By Thomas J. DiLorenzo

<http://www.mises.org/fullstory.aspx?Id=1715>[Posted January 6, 2005]

 In the wake of the tsunami disaster in Indonesia, governments throughout
the world are doing what governments always do: throwing money at the
problem. In this case, the money is referred to as "foreign aid."

The billions of dollars (or the equivalent in other currencies) being sent
to Indonesia, India, Sri Lanka, and other devastated areas are bound to do
some good; it would be impossible to spend all that tax money without some
of it leaking out to benefit some of the disaster victims. Indeed, the
television news networks are already filled with scenes of American
helicopters and cargo planes unloading in-kind aid of all kinds.
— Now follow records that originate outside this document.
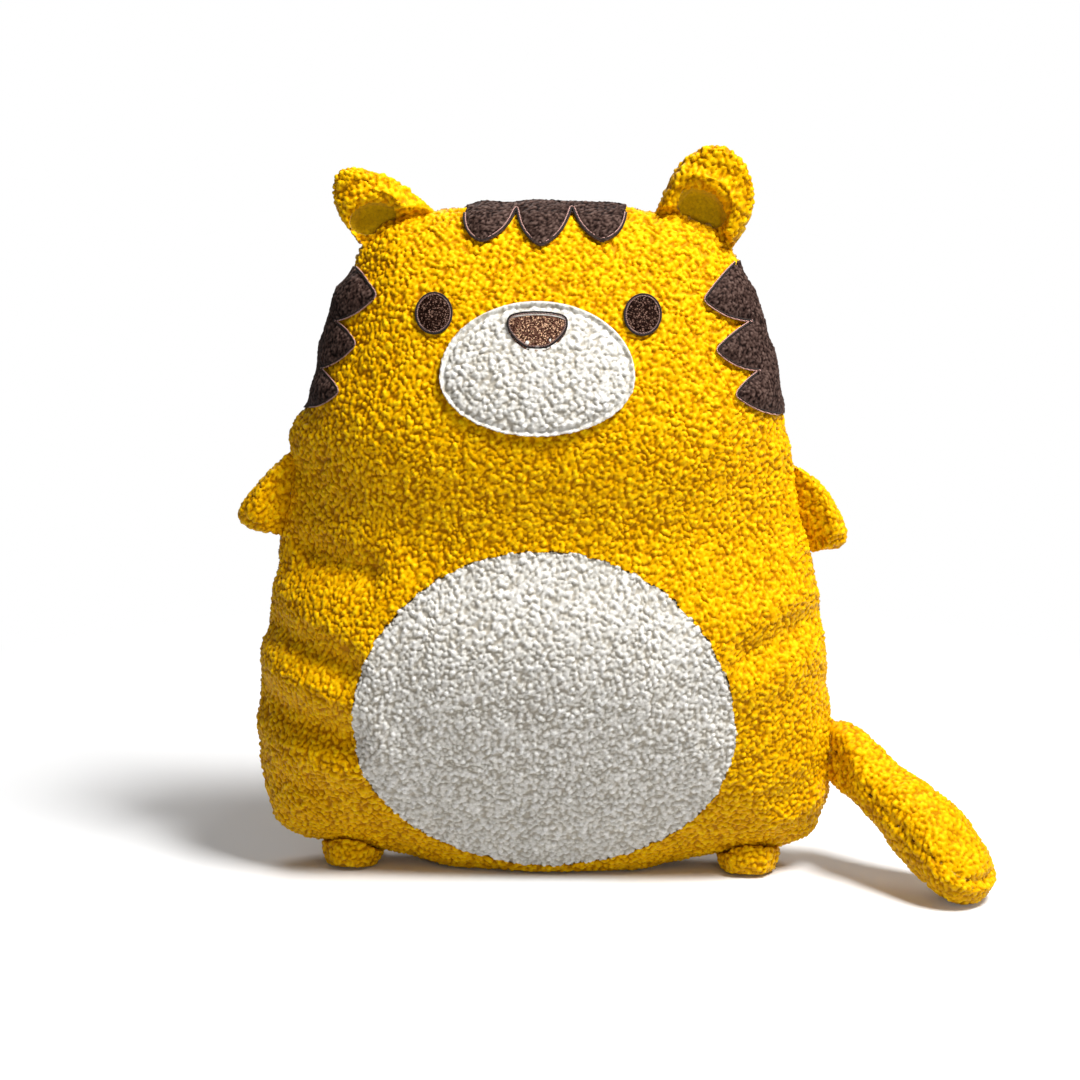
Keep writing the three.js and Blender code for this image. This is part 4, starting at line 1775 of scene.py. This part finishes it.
    def bend(self) -> tuple[Vector, Vector] | None:
        """Finds the stretch of the root that bends between the body's seam and the limb.

        Returns:
            Its two ends, in metres, or nothing where the limb is sewn flat.
        """
        if not self.joint:
            return None
        place, out, _ = self.hinge()
        ends = (place - self.bend_inside * out, place + self.bend_outside * out)
        return Vector(ends[0] * MM), Vector(ends[1] * MM)


@dataclass
class Ear(StuffedLimb):
    """An ear: a thick boucle rim rolled round a pale sunken lining, and a plain back; sizes in mm."""

    covers: tuple[str, str] = ("rim", "back")
    solids: tuple[str, str, str] = ("rim", "lining", "back")
    wall: float = 1.6
    root_reach: float = 22.0
    height: float = 35.7
    lining_across: float = 0.0
    lining_middle: float = 3.0
    lining_half_width: float = 13.0
    lining_half_height: float = 8.5
    lining_drop: float = 9.0
    lining_voxel: float = 0.7
    tucked: float = 1.8  # how far the lining reaches under the rim
    cup: float = 6.0
    floor_depth: float = 1.2  # how far in front of the ear's seam the lining stays
    roll: float = 4.6
    lean: float = 0.0  # how far the tip moves to the viewer's right along the fold line
    stretch: float = 1.0
    spread: float = 1.0
    taper: float = 0.0  # how much narrower it grows towards its tip
    forward: float = 9.0  # how far the tip leans to the front
    leaned: float = field(init=False, default=0.0)  # the same, once the skin leans
    seam_back: float = 2.0  # how far its seam runs behind the middle of its thickness
    pile: CurlPile = CurlPile(curl=3.0, seed=6)
    seam_tuck: float = 0.6

    def seam_line(self, out_of: np.ndarray) -> np.ndarray:
        """Gives the seam's y at distances out of the body, in mm."""
        back = self.seam_back * step_up(out_of, 2, 14)
        return back - self.leaned * np.clip(out_of, 0, None) / self.height

    def seam_distance(self, points: Places) -> np.ndarray:
        """Measures how far points lie from the ear's seam, in mm."""
        return np.abs(points[:, 1] - self.seam_line(self.reach(points)))

    def front_space(self, offset: float) -> Mesh:
        """Makes the space in front of the ear's seam, which leans with the ear.

        Args:
            offset: How far behind the seam it ends, in mm.

        Returns:
            A closed form to cut with.
        """
        place, out, along = self.hinge()
        out_of = np.linspace(-40, 80, 41)
        line = np.column_stack([self.seam_line(out_of) + offset, out_of])
        made = side_prism(np.vstack([line, [[-200, 80], [-200, -40]]]), 80)
        x, y, z = (places(made) / MM).T[:, :, None]
        put_places(made, (place + x * along + y * np.array([0, 1, 0]) + z * out) * MM)
        return made

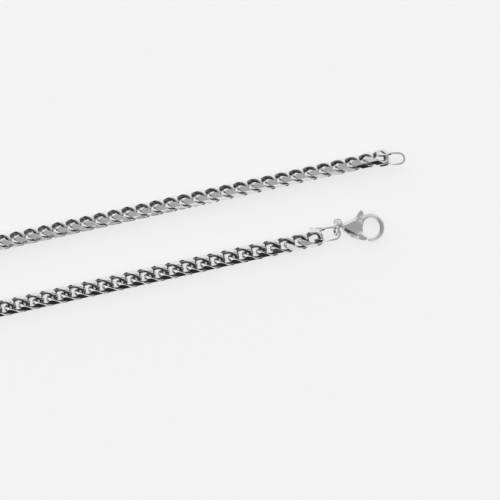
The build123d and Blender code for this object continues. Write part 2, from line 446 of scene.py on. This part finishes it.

Politicians are bound to politicize this disaster, as they do with all
other world events, in a way that helps them accumulate more power and
confiscate more wealth from their citizens. Specifically, now that they are
becoming rather fond of portraying themselves as internationalized Mother
Teresas, coming to the aid of anyone, anywhere, as long as it is all paid
for by their hard-working, hapless taxpayers, they will be inclined to
become champions of ever-expanding foreign aid spending. To do this they
will have to ignore the truth about foreign aid: For over half a century,
it has been either ineffective or counterproductive in stimulating
prosperity.

The late Peter Bauer (Lord Bauer) devoted his entire career to studying the
law of unintended consequences as it applied to foreign aid, and many of
his conclusions are summarized in his 1991 book, The Development Frontier.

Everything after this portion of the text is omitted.